For much of the past three years, this city's population expanded at a faster rate than most other states and territories. Yet that phase now appears to be over. The capital's recent rapid growth spurt is slowing. The latest ACT budget's estimated population growth for this financial year - 2 per cent - was almost certainly too high. Its forecasts of 1.75 per cent for each of the coming four years also seem overly optimistic.
Some nostalgic Canberrans would celebrate these signs of slowing growth, because they believe Canberra is already too large. This may be true of stretched cities such as Melbourne and Sydney, but there is little basis for suggesting this of the ACT. There will come a time when Canberra is approaching the limits of its growth, but we are far from that point. This city has an extremely low population density. The ACT government is rightly committed to building upwards rather than outwards, and, over time, Canberra's increasing density will allow its residents to be more efficient consumers of water, fuel and other finite resources.
Population growth is also crucial for the ACT economy. Not because more people means more consumption, but because Canberra's economic future depends on the development of a sizeable, specialist labour market. We need to build and maintain a reputation as a city with a high concentration of highly skilled workers; a place where the people themselves are a financial lure.

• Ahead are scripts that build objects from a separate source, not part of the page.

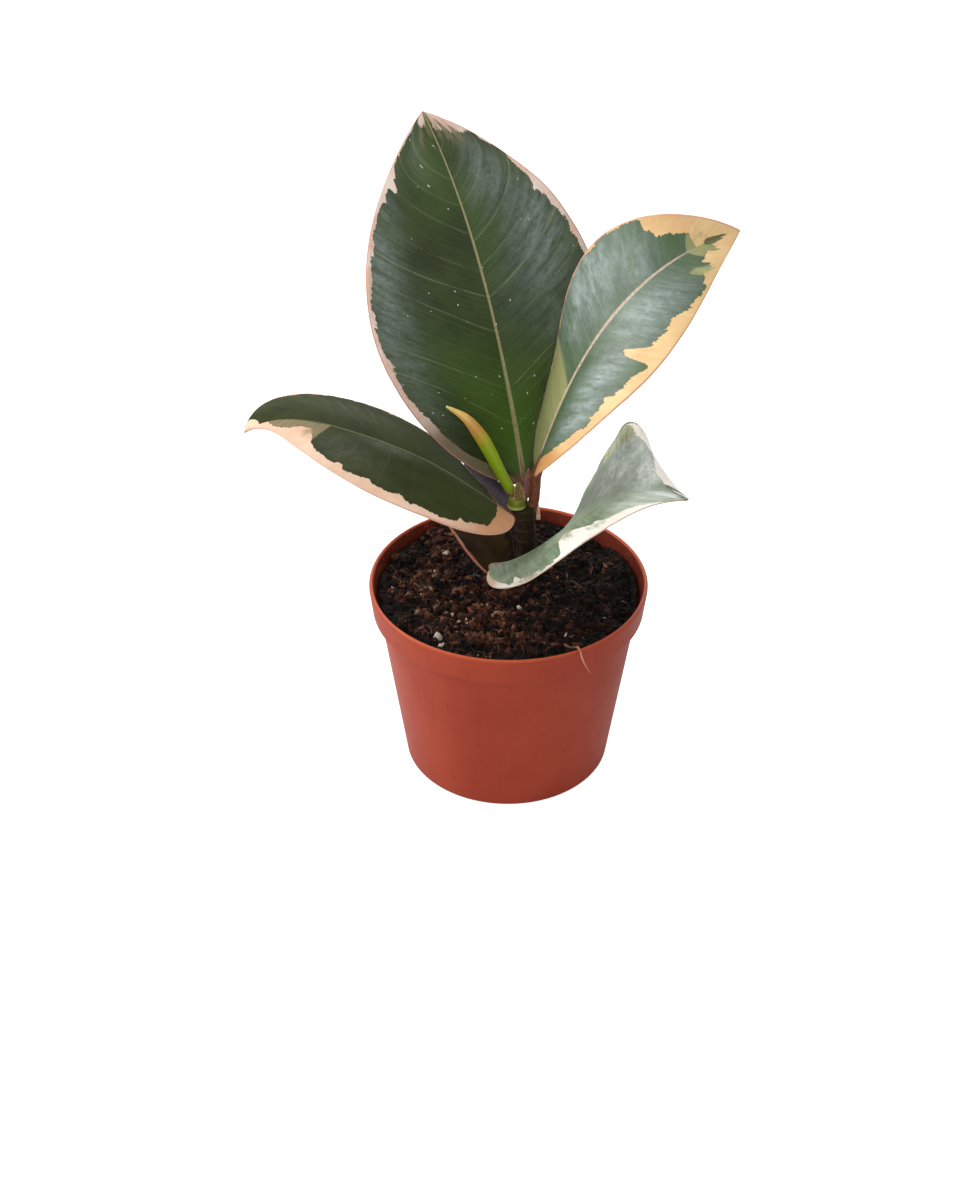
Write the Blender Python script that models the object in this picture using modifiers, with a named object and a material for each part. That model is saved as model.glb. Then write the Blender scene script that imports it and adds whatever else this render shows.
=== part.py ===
# Young variegated rubber plant in a small tapered plastic pot.
# Units are metres, +Z is up, and the origin is the centre of the pot's underside.
import bpy
import bmesh
from math import cos, pi, radians, sin
from mathutils import Matrix, Vector

MM = 0.001
CLEARANCE = 0.3 * MM          # left between pieces that touch
FLAT_ALLOWANCE = 1.3          # widens a clearance where two faceted rounds face each other
WELD = 0.01 * MM              # points nearer than this become one

# Pot: a tapered body under a taller band that steps outward
RIM_RADIUS = 30.0 * MM
POT_HEIGHT = 45.0 * MM
BASE_RADIUS = 22.6 * MM
BAND_HEIGHT = 6.6 * MM
BAND_FOOT_RADIUS = 29.3 * MM
BODY_TOP_RADIUS = 27.9 * MM
WALL = 1.0 * MM
FLOOR = 1.2 * MM
DRAIN_HOLES = 6
DRAIN_CIRCLE = 14.0 * MM
DRAIN_RADIUS = 2.0 * MM
DRAIN_DEPTH = 6.0 * MM
POT_STEPS = 60
FOOT_BEVEL = (0.5 * MM, 0.6 * MM)     # inward and upward
LIP_ROUND = 0.15 * MM

# Soil: fills the pot to a few millimetres under the rim
SOIL_LEVEL = 42.2 * MM
SOIL_STEPS = 40
SOIL_RINGS = 7
SOIL_TILT = 0.5 * MM          # higher at the back than in the middle

# Stem: stands in the soil and carries every leaf
STEM_RADIUS = 2.15 * MM
STEM_FOOT = Vector((4.0, 2.2, 35.5)) * MM
STEM_TOP = Vector((3.0, 2.0, 62.2)) * MM
STEM_BOW = 0.5 * MM
STEM_SCARS = (0.80, 0.91)     # old leaf scars, as fractions of the stem's length
SCAR_REACH = 0.03             # half the height of a scar, as a fraction too
SCAR_RISE = 0.15 * MM
STEM_SWELL = 0.3 * MM         # extra radius at the top

LEAF_THICKNESS = 0.5 * MM
LEAF_TIP_HALF_WIDTH = 0.4 * MM
LEAF_CELLS = (26, 12)         # along and across the blade
MIDRIB_END = 0.93             # the rib fades out before the tip
MIDRIB_STATIONS = 12
MIDRIB_TIP_RADIUS = 0.3 * MM
MIDRIB_SINK = 0.25 * MM       # its centre lies this far under the blade

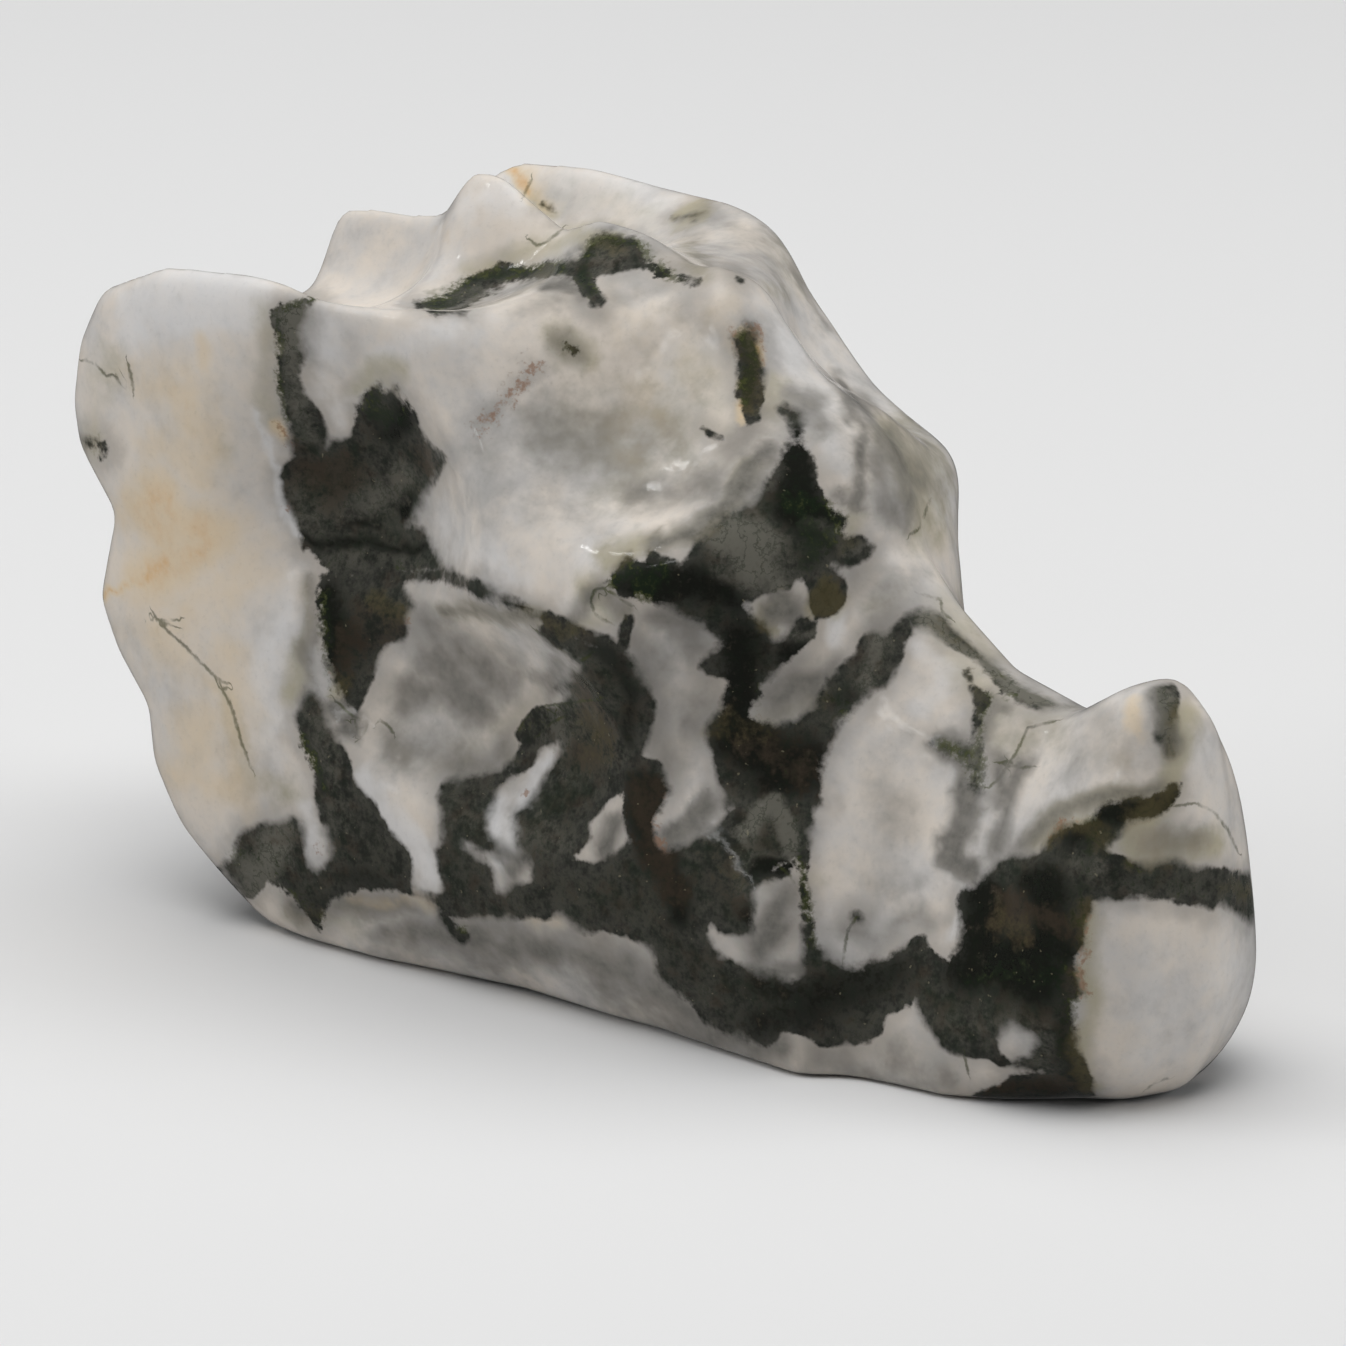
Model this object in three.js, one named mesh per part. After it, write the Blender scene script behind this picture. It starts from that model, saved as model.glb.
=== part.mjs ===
// A dragon's head carved from one piece of moss agate, which stands on its flat base.
// Millimetres: +X to the snout, +Y to the dragon's left, +Z up, origin under the middle of its box.
// The stone is described as a field that is below zero inside it, the way the carver worked: a block
// cut to outlines, then ground out with round wheels. The skin of that field is the mesh.
import * as THREE from 'three';

// The outlines' own x of the middle of the length.
const MIDDLE_X = -1.41;
// The block's half thickness, and how high the left side stands above the right per millimetre of y.
const HALF_THICKNESS = 15.2;
const LEFT_SIDE_RISE = 0.001;
// Distances from the middle plane are rounded off close to it, so that no crease runs down the middle.
const MIDDLE_ROUNDING = 0.5;
const MIDDLE_INSET = 0.4;
// The crease between two forms is filled or worn off over this much of the distance.
const FORM_ROUNDING = 3.0;
const EDGE_ROUNDING = 2.5;
// The edge length of the cubes that the skin is found in.
const CELL = 1.65;
const LOW_CORNER = [-42.0, -18.1, -1.5 * CELL];
const HIGH_CORNER = [42.0, 18.1, 46.0];
// A vertex is pulled onto the true surface in this many steps, none of them longer than LONGEST_PULL.
// Slopes are taken over SLOPE_STEP, and none is taken as flatter than LEAST_STEEPNESS.
const PULLS = 4;
const SLOPE_STEP = 0.02;
const LONGEST_PULL = 0.5 * CELL;
const LEAST_STEEPNESS = 0.1;
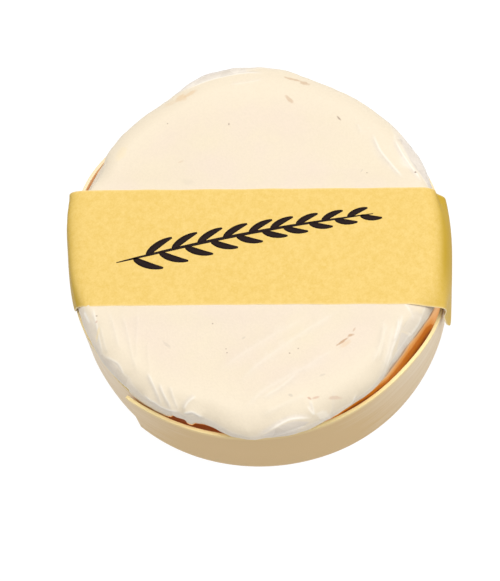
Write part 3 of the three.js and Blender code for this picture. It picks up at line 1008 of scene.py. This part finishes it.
def hoop_reach(side, y):
    """How far the hoop reaches to one side at a place across the band."""
    angle = np.degrees(np.arctan2(y, side * hoop_radius))
    turned = (angle - strip_start) % 360 + strip_start
    return np.sqrt(strip_radius(turned) ** 2 - y ** 2)


def bend_card(places, line):
    """Bends the flat strip along its line. Its length runs along x and its outer face is +z."""
    along, across, out = places.T
    runs = np.concatenate([[0], np.cumsum(np.linalg.norm(np.diff(line, axis=0), axis=1))])
    slope = np.gradient(line, runs, axis=0)
    slope /= np.linalg.norm(slope, axis=1)[:, None]
    x, z, run_x, run_z = (
        np.interp(along, runs, values)
        for values in (line[:, 0], line[:, 1], slope[:, 0], slope[:, 1])
    )
    length = np.hypot(run_x, run_z)
    return np.stack([x - out * run_z / length, across, z + out * run_x / length], axis=1)


def card_wave(x, y):
    """How far the top of the card waves up and down."""
    return 0.05 * soft_noise(x * 0.06, y * 0.05, 1.3) + 0.02 * soft_noise(x * 0.02, y * 0.25, 4.0)


def lay_band(places):
    """Draws the straight sides in to the round hoop, and lets the edges curl and sink."""
    x, y, z = places.T
    side = np.where(x < 0, -1, 1)
    across = (y - band_middle) / (band_width / 2)
    end_height, corner = np.array([band_ends[s] for s in side]).T
    round_part = np.clip((np.abs(across) - 1) * band_width / 2 / corner + 1, 0, 1)
    cut = corner * (1 - np.sqrt(1 - round_part ** 2))
    z = z + np.maximum(0, rim_height - z) * cut / (rim_height - end_height)
    near_share = np.maximum(0, -across) * (side < 0)
    y = y + left_skew * near_share * np.maximum(0, (left_fold - z) / (left_fold - rim_height))
    y = y - near_flare * near_share * rise(-x, 0, 45) * rise(z, 33.0, 34.0)
    middle, far, near = np.array([stand_off[s] for s in side]).T
    off = middle + np.where(across > 0, far, near) * across ** 2
    reach = np.where(side < 0, band_left, band_right)
    draw_in = reach - (hoop_reach(side, y) + fit + card / 2 + off)
    for pinched, edge, height, depth, over_height, over_share in pinches:
        away = ((z - height) / over_height) ** 2 + ((across - edge) / over_share) ** 2
        draw_in += np.where(side == pinched, depth * np.exp(-away), 0)
    draw_in *= rise(np.abs(x), turn_from, hoop_radius)
    on_top = rise(z, band_top - 4, band_top) * rise(x, droop_from, droop_to)
    sunk = near_droop * np.maximum(0, -across) ** 3 * on_top
    wave = np.array([card_wave(*place) for place in zip(x, y)])
    lifted = np.maximum(0, wave + wave_lift) * rise(z, 33, 33.8)
    ripple = np.array([soft_noise(a * 0.11, b, 9.0) for a, b in zip(x, np.sign(across) * 3)])
    y_out = edge_ripple * ripple * rise(np.abs(across), 0.9, 1.0) * rise(z, 33, 33.8)
    return np.stack([x - side * draw_in, y + y_out, z + lifted - sunk], axis=1)


def make_band_card():
    material, tree, shader = new_material("Golden card", {
        "Roughness": 0.55, "Specular IOR Level": 0.25,
    })
    mottle = place_group(tree, mottle_group, {
        "Place": place_on_part(tree), "Cloud Size": 0.0016, "Fibre Size": 0.0005,
    })
    fleck = maths(tree, "MULTIPLY", mottle["Fibre"], 0.45)
    tone = maths(tree, "ADD", maths(tree, "MULTIPLY", mottle["Cloud"], 0.45), fleck)
    card_colour = blend_colours(tree, tone, band_gold, band_gold_deep)
    # Painted shade on the band's sides
    card_colour = blend_colours(tree, mark(tree, "steep"), card_colour, band_side_painted_shade)
    # The cut edges: the card's paler core with a painted highlight
    card_colour = blend_colours(tree, mark(tree, "card_cut"), card_colour, card_cut_highlight)
    attach(tree, shader, card_colour, height=mottle["Height"], bump=0.15, depth=0.0001)
    return material


card_line = band_line()
band_length = float(np.linalg.norm(np.diff(card_line, axis=0), axis=1).sum())
bm = straight_strip(
    (band_length, band_width, card), (band_length / 2, band_middle, 0),
    card_wear, [(1, band_cuts_across), (0, band_cuts_along)],
)
flat_places = vertex_array(bm)
cut_layer = bm.verts.layers.float.new("card_cut")
for v in bm.verts:
    from_edge = band_width / 2 - abs(v.co.y - band_middle)
    v[cut_layer] = float(rise(from_edge, card_wear * 1.5, 0))
laid = lay_band(bend_card(flat_places, card_line))
# Painted shade on the band's sides, less of it at the near right
side_shade_layer = bm.verts.layers.float.new("steep")
for v, place in zip(bm.verts, laid):
    near_right = rise(place[0], 45, 50) * rise(band_middle - place[1], 2, band_width / 2)
    steep = rise(band_top - place[2], side_shade_from, side_shade_to) * (1 - 0.5 * near_right)
    v[side_shade_layer] = float(steep)
move_vertices(bm, laid)
bmesh.ops.recalc_face_normals(bm, faces=bm.faces)
band = add_piece("paper_band_strip", bm, make_band_card(), "band_card", "paper_band")
band.data.set_sharp_from_angle(angle=math.radians(band_sharp))

# The ink motif: a plain sprig of leaves on the band's top, brushed on in black-brown ink. The
# ink is a thin film that follows the card's waves.
ink_black = (0.009, 0.004, 0.004, 1)
ink_brown = (0.02, 0.009, 0.008, 1)
ink_thickness = 0.02
stem_start = (-39.8, -6.9)
stem_end = (34.6, 8.4)
stem_width = 1.0
stem_arch = 1.3
stem_steps = 60
leaf_count = 19
leaf_steps = 14
leaf_curl = 0.28
first_leaf = 0.07           # share of the stem at the first leaf, and between it and the last
leaf_span = 0.88
leaf_lean = (10, 46, 14)    # degrees: both sides, each side, and how much less toward the tip
leaf_length = 9.6
leaf_width = 2.2


def make_ink():
    material, tree, shader = new_material("Brushed ink", {
        "Roughness": 0.7, "Specular IOR Level": 0.15,
    })
    mottle = place_group(tree, mottle_group, {
        "Place": place_on_part(tree), "Cloud Size": 0.002, "Fibre Size": 0.0003,
    })
    ink = blend_colours(tree, mottle["Fibre"], ink_black, ink_brown)
    attach(tree, shader, ink, height=mottle["Height"], bump=0.1, depth=0.00005)
    return material


def brush_stroke(bm, route, width, blunt):
    """A ribbon that follows a route of points in plan, with a rounded start and a drawn-out end."""
    steps = len(route) - 1
    grid = bmesh.ops.create_grid(bm, x_segments=steps, y_segments=2, size=0.5)["verts"]
    route = np.array(route)
    along = np.gradient(route, axis=0)
    along /= np.linalg.norm(along, axis=1)[:, None]
    for v in grid:
        share = v.co.x + 0.5
        i = round(share * steps)
        swelling = math.sin(math.pi * (0.03 + 0.94 * share ** blunt)) ** 0.6
        off = v.co.y * width * swelling
        x, y = route[i] + off * np.array((-along[i][1], along[i][0]))
        v.co = (x, y, 0)


bm = bmesh.new()
stem = [
    (x, y + stem_arch * math.sin(3.2 * share))
    for share, (x, y) in zip(
        np.linspace(0, 1, stem_steps + 1),
        np.linspace(stem_start, stem_end, stem_steps + 1),
    )
]
brush_stroke(bm, stem, stem_width, 0.8)
for leaf in range(leaf_count):
    share = first_leaf + leaf_span * leaf / (leaf_count - 1)
    root = np.array(stem[round(share * stem_steps)])
    side = 1 if leaf % 2 else -1
    lean = math.radians(leaf_lean[0] + side * (leaf_lean[1] - leaf_lean[2] * share))
    length = leaf_length * (1 - 0.35 * share)
    route = []
    for t in np.linspace(0, 1, leaf_steps + 1):
        bend = lean - side * leaf_curl * t
        route.append(root + length * t * np.array((math.cos(bend), math.sin(bend))))
    brush_stroke(bm, route, leaf_width * (1 - 0.2 * share), 0.75)
wet = bmesh.ops.extrude_face_region(bm, geom=bm.faces[:])["geom"]
top_side = [part for part in wet if isinstance(part, bmesh.types.BMVert)]
bmesh.ops.translate(bm, vec=(0, 0, ink_thickness), verts=top_side)
for v in bm.verts:
    v.co.z += band_top + max(0, card_wave(v.co.x, v.co.y) + wave_lift)
bmesh.ops.recalc_face_normals(bm, faces=bm.faces)
add_piece("ink_sprig", bm, make_ink(), "band_ink")

# The studio: a plain white table under a large square soft light. All round it is white, so
# that the light has no hard shadows.
floor_size = 4.0
floor_squares = 8
floor_white = (0.10, 0.10, 0.10, 1)
floor_glow = 0.93
light_size = 1.6
light_place = (0.20, 0.18, 1.5)
light_watts = 26.5
sky_strength = 0.40


bm = bmesh.new()
bmesh.ops.create_grid(
    bm, x_segments=floor_squares, y_segments=floor_squares, size=floor_size / 2
)
floor_mesh = bpy.data.meshes.new("table")
bm.to_mesh(floor_mesh)
bm.free()
table_white = new_material("White table", {
    "Base Color": floor_white, "Roughness": 0.9,
    "Emission Color": (1, 1, 1, 1), "Emission Strength": floor_glow,
})[0]
floor_mesh.materials.append(table_white)
put_in_scene("table", floor_mesh)

lamp = bpy.data.lights.new("softbox", "AREA")
lamp.shape = "SQUARE"
lamp.size = light_size
lamp.energy = light_watts
softbox = put_in_scene("softbox", lamp)
softbox.location = light_place
softbox.rotation_euler = (-Vector(light_place)).to_track_quat("-Z", "Y").to_euler()

world = bpy.data.worlds.new("white surroundings")
world.use_nodes = True
sky = world.node_tree.nodes["Background"].inputs
sky["Color"].default_value = (1, 1, 1, 1)
sky["Strength"].default_value = sky_strength
bpy.context.scene.world = world
bpy.context.scene.view_settings.view_transform = "Standard"

# The camera looks down on the tray from the near side, as in the photograph, and is turned a
# little about its own axis.
camera_azimuth = math.radians(11.69)
camera_elevation = math.radians(65.52)
camera_roll = 0.191
camera_distance = 0.600
look_at = (-3.714, -0.719, 0.0)         # from the tray's middle, in millimetres
sensor = 36.0
focal_length_px = 1960.1                # in pixels of the image
image_height_px = 581

back = Vector((
    math.sin(camera_azimuth) * math.cos(camera_elevation),
    -math.cos(camera_azimuth) * math.cos(camera_elevation),
    math.sin(camera_elevation),
))
level = Vector((math.cos(camera_azimuth), math.sin(camera_azimuth), 0))
upward = back.cross(level)
right = level * math.cos(camera_roll) - upward * math.sin(camera_roll)
up = level * math.sin(camera_roll) + upward * math.cos(camera_roll)
camera_data = bpy.data.cameras.new("camera")
camera_data.sensor_width = sensor
camera_data.lens = focal_length_px * sensor / image_height_px
camera = put_in_scene("camera", camera_data)
turn = Matrix((right, up, back)).transposed().to_4x4()
eye = tray_place @ Vector(look_at) + back * camera_distance
camera.matrix_world = Matrix.Translation(eye) @ turn
bpy.context.scene.camera = camera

Some nostalgic Canberrans would celebrate signs of slowing growth, as they believe this city is already too big.
There are two challenges to this.
One is the federal Coalition's apparent ambivalence towards (and perhaps even rejection of) Canberra as the rightful home of government administration. While the ACT has embraced other industries - only one in four Canberra workers are Commonwealth employees - the city still depends deeply on federal spending. As the Legislative Assembly's independent budget adviser warned this month, "given the current fiscal stance of the Commonwealth government, it is difficult to see how population growth for the ACT will not moderate to some degree in the years ahead". The adviser's report noted the three-pronged threat of the Coalition's fiscal restraint, its plans to decentralise parts of the public service, and its recent decision to increase the annual "efficiency dividend" (cuts to government agencies' operating budgets).
The other challenge - which is related to Commonwealth job opportunities - is the ACT's struggle to retain new residents. Many people who come to Canberra don't put down deep roots; they leave within a handful of years. Internal migration data for the last financial year was positive for the ACT: it showed healthy net migration to Canberra from elsewhere in Australia. But the net flow of residents in each of the previous four years was out of this city.
This outward flow of people coincided with steep public service cuts under Tony Abbott, and with the staffing cap he introduced and his Coalition successors retained. There may be little the ACT government can do about federal Coalition policies. But while these policies harm Canberra, the local Assembly must do everything it can to keep building a city to which other Australians are willing to move to and stay.